The Dark Tower — instead of the epic Stephen King series fans were expecting we ended up with a weaker version of “The Last Action Hero.” Hard to believe Columbia Pictures could waste the perfect casting of Idris Elba (The Gunslinger) and Matthew McConaughey (The Man in Black)…but they did. 


The Shape of Water — Guillermo del Toro is a genius, and there is so much to love about the sumptuous fable he has crafted here, especially the call to compassion and peace. Sally Hawkins delivers an Oscar-worthy performance. But the story is uncharacteristically predictable and features a paper-thin villain (Michael Shannon might have well kept on his Zod costume from “Man of Steel).


Colossal — fascinating concept about a New York City party girl recovering from a break-up who slowly realizes she somehow controls a “kaiju” (giant monster…think: Godzilla) that is trashing Seoul. In spite of a nice subplot about confronting bullies, the movie lumbers to a limp conclusion.


The Hitman’s Bodyguard — Ryan Reynolds as a security expert and Samuel L. Jackson as a hitman. What could go wrong? A lot, apparently. The chemistry between the two snaps and pops but ultimately fizzles.


Valerian and the City of a Thousand Planets — fantastic images on the screen. Beautifully conceived and executed. Then Beeson and crew destroyed it all with the worst lead casting decision since 1956 when someone thought John Wayne would be great as Genghis Khan.




— Christopher Nolan’s tale of the rescue of hundreds of thousands of British troops stranded on the beach at Dunkirk during WWII is non-linear storytelling at its best. Strangely subdued for a wartime movie with moments of devastating action.
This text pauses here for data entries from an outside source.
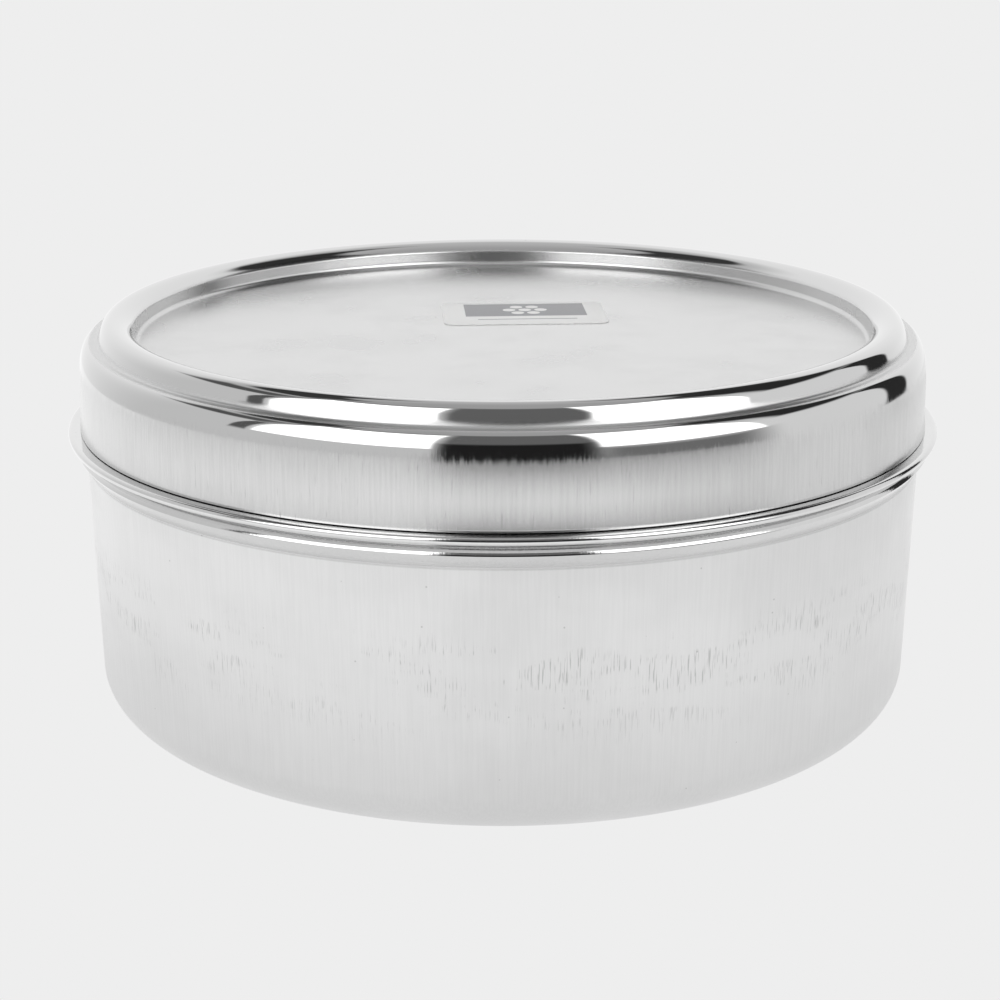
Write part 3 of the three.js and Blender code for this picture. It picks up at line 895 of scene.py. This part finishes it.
class SPICEBOX_OT_stage(bpy.types.Operator):
    """Lays the floor, sets the studio's lights round the box and places the camera"""
    bl_idname = "spice_box.stage"
    bl_label = "Stage"

    CAMERA, CAMERA_TILT = (0, -0.5644, 0.2182), 16.628
    LENS, SENSOR, SHIFT = 81.42, 36, -0.0027
    FLOOR_RADIUS, FLOOR_HEIGHT = 0.6, -0.0005
    ROOM_RADIUS, ROOM_MIDDLE, BACK = 0.75, 0.09, (0, 0.95, 0.31)

    # Where each of these changes starts and ends, and the brightness at its start and its end:
    # metres from the box, metres to the right, share of the way to BACK, share of the way up.
    # The floor's two are painted shade: the floor glows less near the box and towards the right.
    FLOOR_SHADE, FLOOR_RIGHT = (0.1, 0.22, 0.86, 1.07), (0.12, 0.28, 1.0, 0.84)
    ROOM_BACK, CEILING = (0.1, 0.9, 0.72, 1.02), (0.62, 0.8, 1.0, 0.64)

    # Light panels and dark gaps of the studio: azimuth from the camera and elevation of the
    # middle, their half sizes in degrees, brightness, and softness of the edge as a share.
    CARDS = (
        ("Left dark band", -90, 41, 24, 6, 0.11, 0.35),
        ("Left edge band", -44, 55, 24, 5, 0.35, 0.5),
        ("Left beam", -114, 59.5, 44, 8, 0.05, 0.2),
        ("Right beam", 120, 55, 42, 10, 0.04, 0.2),
        ("Right wall", 92, 8, 30, 24, 0.88, 0.3),
        ("Right dark band", 102, 45, 24, 15, 0.03, 0.2),
        ("Right dark post", 119, 10, 6.5, 20, 0.03, 0.15),
        ("Right low shade", 43, 1, 22, 9, 0.2, 0.4),
        ("Left soft box", -40, 32, 23, 21, 2.3, 0.04),
        ("Left box side", -67.5, 22, 2.5, 12, 0.12, 0.2),
        ("Right soft box", 45, 35, 22, 23, 2.3, 0.04),
        ("Gap over the boxes", 4, 48, 18, 8, 0.4, 0.4),
        ("Gap between the boxes", 4, 22, 19, 34, 0.16, 0.12),
        ("Camera and stand", 3, 4, 18, 18, 0.018, 0.16),
    )

    def execute(self, context):
        scene = context.scene
        backdrop = [*scene.spice_box.finishes.backdrop, 1]
        scene.view_settings.view_transform = "Standard"
        self.floor(backdrop)
        self.room()
        world = bpy.data.worlds.new("backdrop")
        world.use_nodes = True
        world.node_tree.nodes["Background"].inputs["Color"].default_value = backdrop
        scene.world = world
        alone()
        bpy.ops.object.camera_add(location=self.CAMERA,
                                  rotation=(math.radians(90 - self.CAMERA_TILT), 0, 0))
        camera = context.object
        camera.data.lens = self.LENS
        camera.data.sensor_width = self.SENSOR
        camera.data.shift_x = self.SHIFT
        scene.camera = camera
        return {"FINISHED"}

    def lamp(self, piece, name, strength, seen=None):
        """Makes a piece of the studio glow by a pattern, and look even where it is seen."""
        made = bpy.data.materials.new(name)
        made.use_nodes = True
        made.cycles.emission_sampling = "NONE"
        tree = made.node_tree
        tree.nodes.clear()
        place = node(tree, "ShaderNodeTexCoord", "Place", {}).outputs["Object"]
        shown = node(tree, "ShaderNodeEmission", "Light",
                     {"Color": (1, 1, 1, 1), "Strength": strength(tree, place)})
        if seen:
            rays = node(tree, "ShaderNodeLightPath", "Rays", {}).outputs["Is Camera Ray"]
            plain = node(tree, "ShaderNodeEmission", "Seen", {"Color": seen, "Strength": 1.0})
            shown = node(tree, "ShaderNodeMixShader", "Sheet", {0: rays, 1: shown, 2: plain})
            side = node(tree, "ShaderNodeNewGeometry", "Side", {}).outputs["Backfacing"]
            clear = node(tree, "ShaderNodeBsdfTransparent", "Clear from below", {})
            shown = node(tree, "ShaderNodeMixShader", "One side", {0: side, 1: shown, 2: clear})
        node(tree, "ShaderNodeOutputMaterial", "Output", {0: shown})
        piece.data.materials.append(made)

    def floor(self, backdrop):
        """A round pale sheet that glows, with painted shade that makes it glow a little less close
        to the box and at the right.
        """
        alone()
        bpy.ops.mesh.primitive_circle_add(vertices=96, radius=self.FLOOR_RADIUS, fill_type="NGON",
                                          location=(0, 0, self.FLOOR_HEIGHT))
        floor = bpy.context.object
        floor.name = "floor"

        def strength(tree, place):
            radius = vector(tree, "LENGTH", "From the box", place)
            near = ramp(tree, "Shade of the box", radius, *self.FLOOR_SHADE)
            sides = node(tree, "ShaderNodeSeparateXYZ", "Sides", {0: place})
            right = ramp(tree, "Dimmer right side", sides.outputs["X"], *self.FLOOR_RIGHT)
            return calc(tree, "MULTIPLY", "Floor light", near, right)

        self.lamp(floor, "glowing_floor_with_painted_shade", strength, backdrop)

    def room(self):
        """The studio round the box: a pale room with the light panels and dark gaps on it."""
        alone()
        bpy.ops.mesh.primitive_uv_sphere_add(segments=64, ring_count=32, radius=self.ROOM_RADIUS,
                                             location=(0, 0, self.ROOM_MIDDLE))
        room = bpy.context.object
        room.name = "room"
        room.visible_camera = False

        def strength(tree, place):
            way = vector(tree, "NORMALIZE", "Direction", place)
            parts = node(tree, "ShaderNodeSeparateXYZ", "Parts", {0: way})
            front = calc(tree, "MULTIPLY", "Front", parts.outputs["Y"], -1.0)
            azimuth = calc(tree, "ARCTAN2", "Azimuth", parts.outputs["X"], front)
            elevation = calc(tree, "ARCSINE", "Elevation", parts.outputs["Z"])
            angles = node(tree, "ShaderNodeCombineXYZ", "Angles", {"X": azimuth, "Y": elevation})
            behind = vector(tree, "DOT_PRODUCT", "Behind", way, self.BACK)
            light = calc(tree, "MULTIPLY", "Room and ceiling",
                         ramp(tree, "Pale room", behind, *self.ROOM_BACK),
                         ramp(tree, "Dimmer ceiling", parts.outputs["Z"], *self.CEILING))
            for label, *place_and_size, brightness, soft in self.CARDS:
                across, up, half_across, half_up = map(math.radians, place_and_size)
                most = rectangle(tree, label, angles, (across, up), (half_across, half_up))
                inside = ramp(tree, label, most, 1 + soft, 1 - soft)
                light = node(tree, "ShaderNodeMix", label, {0: inside, 2: light, 3: brightness},
                             data_type="FLOAT")
            return light

        self.lamp(room, "studio_room", strength)


# ---------------------------------------------------------------- panel and registration


class SPICEBOX_PT_pieces(bpy.types.Panel):
    """Lists the pieces and their settings"""
    bl_idname = "SPICEBOX_PT_pieces"
    bl_label = "Spice box"
    bl_space_type = "VIEW_3D"
    bl_region_type = "UI"
    bl_category = "Spice box"

    def draw(self, context):
        settings = context.scene.spice_box
        for operator in OPERATORS:
            self.layout.operator(operator.bl_idname)
        for name in SpiceBoxSettings.__annotations__:
            group = getattr(settings, name)
            column = self.layout.box().column()
            for key in type(group).__annotations__:
                column.prop(group, key)


SETTINGS = (BoxSizes, LidSizes, CupSizes, PlateSizes, SpoonSizes, LabelSizes, Finishes,
            SpiceBoxSettings)
OPERATORS = (SPICEBOX_OT_box, SPICEBOX_OT_lid, SPICEBOX_OT_label, SPICEBOX_OT_cups,
             SPICEBOX_OT_plate, SPICEBOX_OT_ring, SPICEBOX_OT_spoons, SPICEBOX_OT_stage)


def register():
    for made in (*SETTINGS, *OPERATORS, SPICEBOX_PT_pieces):
        bpy.utils.register_class(made)
    bpy.types.Scene.spice_box = PointerProperty(type=SpiceBoxSettings)


def unregister():
    del bpy.types.Scene.spice_box
    for made in reversed((*SETTINGS, *OPERATORS, SPICEBOX_PT_pieces)):
        bpy.utils.unregister_class(made)


def main():
    """Makes every piece and the studio."""
    register()
    for operator in OPERATORS:
        group, name = operator.bl_idname.split(".")
        getattr(getattr(bpy.ops, group), name)()


if __name__ == "__main__":
    main()
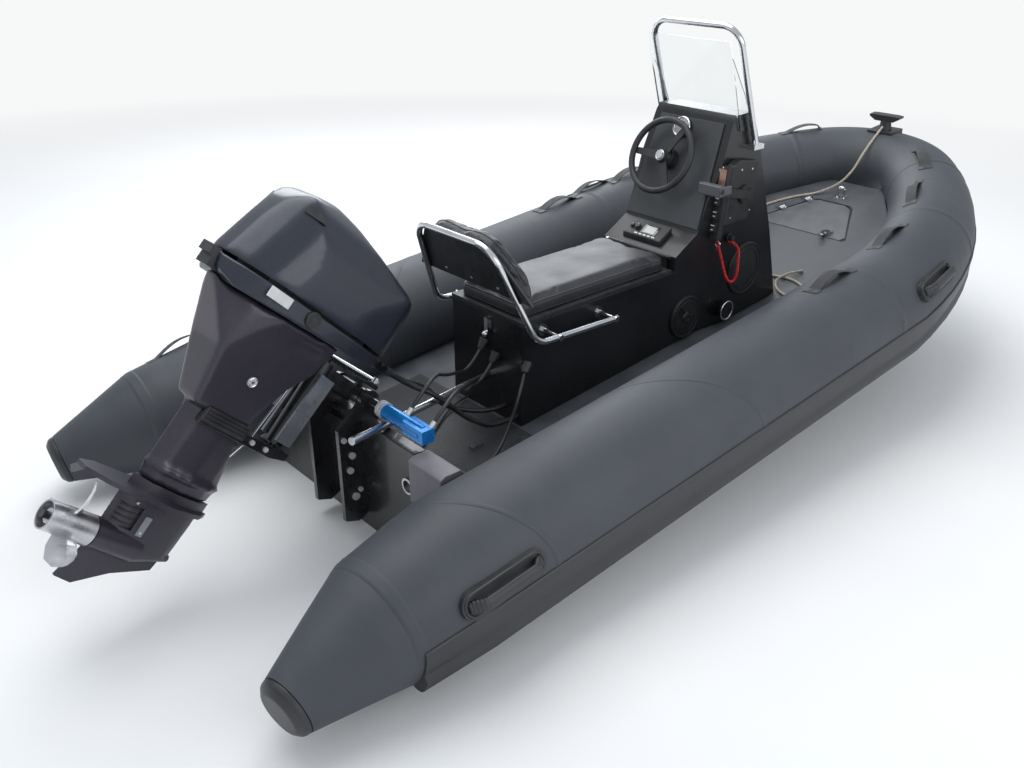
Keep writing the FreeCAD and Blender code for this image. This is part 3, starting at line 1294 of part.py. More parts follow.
def make_deck_fittings(deck, mat):
    z = deck_height(RING_X)
    plate = box(RING_X - 22.0, RING_X + 22.0, -32.0, 32.0, z - 12.0, z + 14.0)
    slope = deck_slab(4.0, 4.0)
    plate = plate.common(slope)
    loop = bent_tube([V(RING_X, -20.0, z + 3.0), V(RING_X, -20.0, z + 52.0), V(RING_X, 20.0, z + 52.0),
                      V(RING_X, 20.0, z + 3.0)], 15.0, 5.0, CORD_SIDES)
    ring = rod(V(0.0, DRAIN_AT[0], DRAIN_AT[1]), V(-9.0, DRAIN_AT[0], DRAIN_AT[1]), 30.0)
    ring = ring.cut(rod(V(1.0, DRAIN_AT[0], DRAIN_AT[1]), V(-10.0, DRAIN_AT[0], DRAIN_AT[1]), 22.0))
    fittings = [fused([plate, loop]), ring]
    for x, y in DECK_CLIPS:
        z = deck_height(x) + MAT_THICK
        clip = box(x - 26.0, x + 26.0, y - 14.0, y + 14.0, z - 6.0, z + 16.0)
        fittings.append(clip.cut(mat).cut(deck))
    return fittings


def make_mat():
    x0, x1 = MAT_X
    rows = [(x0, deck_height(x0)), (x1, deck_height(x1)), (x1, deck_height(x1) + MAT_THICK),
            (x0, deck_height(x0) + MAT_THICK)]
    return prism_y(rows, -MAT_HALF, MAT_HALF)


def rope_points():
    points = [V(*ROPE_START)] + [V(*row) for row in ROPE_AIR]
    for x, y, lift in ROPE_PLAN:
        points.append(V(x, y, deck_height(x) + ROPE_R + ROPE_LIE + lift))
    return points


def make_cords(bitt, strip, console):
    cables = []
    for k, rows in enumerate(CABLE_ROWS):
        points = [gland_point(k, 0.0), gland_point(k, GLAND_RUN)] + [V(*row) for row in rows]
        cables.append(cord(points, CABLE_R))
    hoses = []
    for k, rows in enumerate(HOSE_ROWS):
        points = [boot_point(k, 0.0), boot_point(k, BOOT_RUN)] + [V(*row) for row in rows]
        if k < len(FITTING_Y):
            points = points + [fitting_point(FITTING_Y[k], FITTING_RUN), fitting_point(FITTING_Y[k], 0.0)]
        hoses.append(cord(points, HOSE_R))
    return {
        "rigging_cables": cables,
        "hydraulic_hoses": hoses,
        "deck_hose": [cord([V(*row) for row in DECK_HOSE_ROWS], DECK_HOSE_R)],
        "bow_rope": [largest(cord(rope_points(), ROPE_R).cut(bitt))],
        "kill_cord": [largest(cord([V(*row) for row in KILL_ROWS], KILL_R).cut(strip).cut(console))],
    }


def main():
    os.makedirs("parts", exist_ok=True)
    tubes = make_tubes()
    save("tube_collar", tubes)
    save("tube_end_caps", *make_end_caps())
    strake = make_strake(tubes)
    save("rub_strake", strake)
    save("lifting_handles", *make_handles(tubes))
    save("hand_straps", *make_straps(tubes))
    bitt = make_bitt(tubes)
    save("bow_bitt", bitt)
    hull = make_hull(tubes)
    deck = make_deck(tubes)
    locker = prism_z(clipped(hatch_rows(-14.0), HATCH_CORNER), -200.0, 1000.0)
    seat_cut = prism_z(clipped(hatch_rows(HATCH_GAP), HATCH_CORNER - 4.0), -200.0, 1000.0)
    locker_deep = locker.common(deck_slab(5.0, LOCKER_DEEP + 5.0))
    lid_space = seat_cut.common(deck_slab(5.0, HATCH_THICK + 5.0))
    deck = deck.cut(lid_space).cut(locker_deep)
    hull = hull.cut(locker_deep)
    hull = hull.cut(box(-10, TRANSOM_THICK, -700, 700, DECK_Z - 200, 800))
    transom = box(0, TRANSOM_THICK, -TRANSOM_HALF, TRANSOM_HALF, DECK_Z - 200, TRANSOM_TOP)
    knee = make_knees(tubes)
    knees = both_sides(knee)
    transom = largest(transom.cut(tubes).cut(knees[0]).cut(knees[1]))
    save("hull", largest(hull))
    save("deck", largest(deck))
    mat = make_mat()
    save("deck_mat", mat)
    save("transom", transom)
    save("transom_knees", *knees)
    lid = prism_z(clipped(hatch_rows(0.0), HATCH_CORNER), -200.0, 1000.0)
    lid = lid.common(deck_slab(0.0, HATCH_THICK))
    level = deck_height(HATCH_AFT_X)
    lid = lid.cut(prism_y([(HATCH_AFT_X - 5.0, level - 4.0), (HATCH_AFT_X, level - 4.0),
                           (HATCH_AFT_X + HATCH_UNDERCUT, level - HATCH_THICK),
                           (HATCH_AFT_X + HATCH_UNDERCUT, level - HATCH_THICK - 20.0),
                           (HATCH_AFT_X - 5.0, level - HATCH_THICK - 20.0)], -400.0, 400.0))
    save("bow_hatch_lid", lid)
    lid_hinges, deck_hinges = make_hatch_hinges()
    save("hatch_furniture", make_hatch_latch(), *lid_hinges)
    console = make_console()
    save("console", console)
    controls = make_controls(console)
    for group in (make_dash(console), controls, make_seat(), make_engine()):
        for name, shapes in group.items():
            save(name, *shapes)
    wheel, cap = make_wheel()
    save("steering_wheel", wheel)
    save("wheel_cap", cap)
    bracket, bolts = make_clamp()
    save("clamp_bracket", bracket)
    cylinder, clamps = make_cylinder()
    save("steering_cylinder", cylinder)
    save("bracket_fittings", *bolts, *clamps)
    save("console_hoop", make_hoop(console))
    save("windscreen", make_windscreen(console))
    frame, board, pad = make_backrest()
    save("backrest_frame", frame)
    save("backrest_board", board)
    save("backrest_pad", pad)
    save("deck_fittings", *make_deck_fittings(deck, mat), *deck_hinges)
    save("paddle_shaft", rod(V(*PADDLE_ENDS[0]), V(*PADDLE_ENDS[1]), PADDLE_R))
    for name, shapes in make_cords(bitt, controls["switch_strip"][0], console).items():
        save(name, *shapes)


main()
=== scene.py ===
import json
import math

import bmesh
import bpy
from mathutils import Matrix, Vector


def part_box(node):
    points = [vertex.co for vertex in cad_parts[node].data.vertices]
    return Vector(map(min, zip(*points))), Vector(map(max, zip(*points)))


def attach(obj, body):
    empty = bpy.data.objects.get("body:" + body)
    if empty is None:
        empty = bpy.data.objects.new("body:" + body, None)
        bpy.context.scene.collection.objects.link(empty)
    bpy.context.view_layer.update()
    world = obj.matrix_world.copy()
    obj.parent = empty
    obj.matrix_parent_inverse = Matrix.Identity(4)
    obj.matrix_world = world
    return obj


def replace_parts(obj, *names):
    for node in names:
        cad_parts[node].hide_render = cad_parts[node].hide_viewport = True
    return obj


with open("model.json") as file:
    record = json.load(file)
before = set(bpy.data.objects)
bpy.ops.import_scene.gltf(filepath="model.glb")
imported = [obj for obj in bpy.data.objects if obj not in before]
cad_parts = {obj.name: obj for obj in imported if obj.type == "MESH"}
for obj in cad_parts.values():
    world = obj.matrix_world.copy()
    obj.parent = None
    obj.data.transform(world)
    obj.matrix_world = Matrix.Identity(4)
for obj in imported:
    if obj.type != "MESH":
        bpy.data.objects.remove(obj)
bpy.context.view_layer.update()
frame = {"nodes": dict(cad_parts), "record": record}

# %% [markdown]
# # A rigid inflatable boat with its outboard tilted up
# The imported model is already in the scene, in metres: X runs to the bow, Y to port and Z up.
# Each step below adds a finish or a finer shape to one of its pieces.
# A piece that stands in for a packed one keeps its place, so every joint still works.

body_of_node = {}
for body, members in frame["record"]["behaviour"]["bodies"].items():
    for member in members:
        body_of_node[member] = body
slot_of_node = {row["node"]: row["material_slot"] for row in frame["record"]["subparts"]}
print("nodes in the frame:", len(body_of_node))

# %% [markdown]
# ## Camera
# The picture was taken from behind the starboard quarter, standing up, looking down at the boat.
# The eye point, the heading and the dip below were measured once and give the same view.

# %% Camera
eye = Vector((-1.5517, -2.6372, 2.046))
heading = math.radians(48.42)
dip = math.radians(26.64)
look = Vector((math.cos(dip) * math.cos(heading), math.cos(dip) * math.sin(heading),
               -math.sin(dip)))
camera_data = bpy.data.cameras.new("quarter_view")
camera_data.sensor_width = 36.0
camera_data.lens = 33.94
camera_data.clip_end = 500.0
camera = bpy.data.objects.new("quarter_view", camera_data)
camera.location = eye
camera.rotation_euler = look.to_track_quat("-Z", "Y").to_euler()
bpy.context.scene.collection.objects.link(camera)
bpy.context.scene.camera = camera
bpy.context.scene.view_settings.view_transform = "Standard"
print("camera looks along", [round(part, 3) for part in look])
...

Coco — Pixar survives the House of Mouse to deliver yet another animated emotional tale. It’s worth going back and rewatching 1995s “Toy Story” to see just how far 3D animation has come. Filled with utterly believable characters, vibrant colors, and perfect songs, this story of the importance of family will stick with you long after you leave the theater.


The Big Sick — based on the real-life romance between stand-up comic Kumail Nanjiani and screenwriter Emily Gordon, this is as funny and perceptive as rom-coms ever get. Kumail essentially plays himself, pulled between his love for Emily and his traditional Muslim family. Things are complicated when Emily contracts a serious illness.


Lady Bird — coming of age stories are a regular part of the Hollywood landscape, but rarely are they as perfect as this. A year in the life of Christine “Lady Bird” McPherson as she struggles to leave adolescence behind while dealing with her strong-willed mom. Perfect script and direction by Greta Gerwig matched with perfect performances by Saoirse Ronan (Christine) and Laurie Metcalf (Marion). Polish the Oscars.


The Disaster Artist — James Franco revisits “The Room,” universally acknowledged as the worst movie ever made. It would have been easy to make fun of Tommy Wiseau, the man behind that disaster, but Franco pulls off an affectionate and charming take as actor and director. 




Kong: Skull Island — should’ve been titled “Hollywood Suits in a Room Dream Up a Way to Cash in on Marvel’s Extended Universe Concept with the Only Property They Own: Giant Monsters.” Yeah, it’s a long title, but it’s more interesting than this bloated and illogical waste.


The Mummy — the sequel is “Hollywood Suits in a Room Dream Up a Way to Cash in on Marvel’s Extended Universe Concept with the Only Property They Own: Old Time Monsters.” Frankenstein, the Wolfman, Dr. Jekyll and Mr. Hyde are rolling over in their cinematic graves.


Transformers: The Last Knight — clearly Michael Bay spent way too much time playing with robots growing up.


mother! — I’m all for people working out their issues and beliefs about God. But Darren Aronofsky's conclusions are so far from the truth and so cruel that they become genuinely revolting, especially when translated into allegorical film work.


Geostorm — what happened to the Gerard Butler we loved in “3oo”??? At least Bruce Willis and the cast of “Armageddon” can rest easy knowing they’ve been knocked from their number-one slot as “The Most Laughable Sci-Fi Movie Ever.”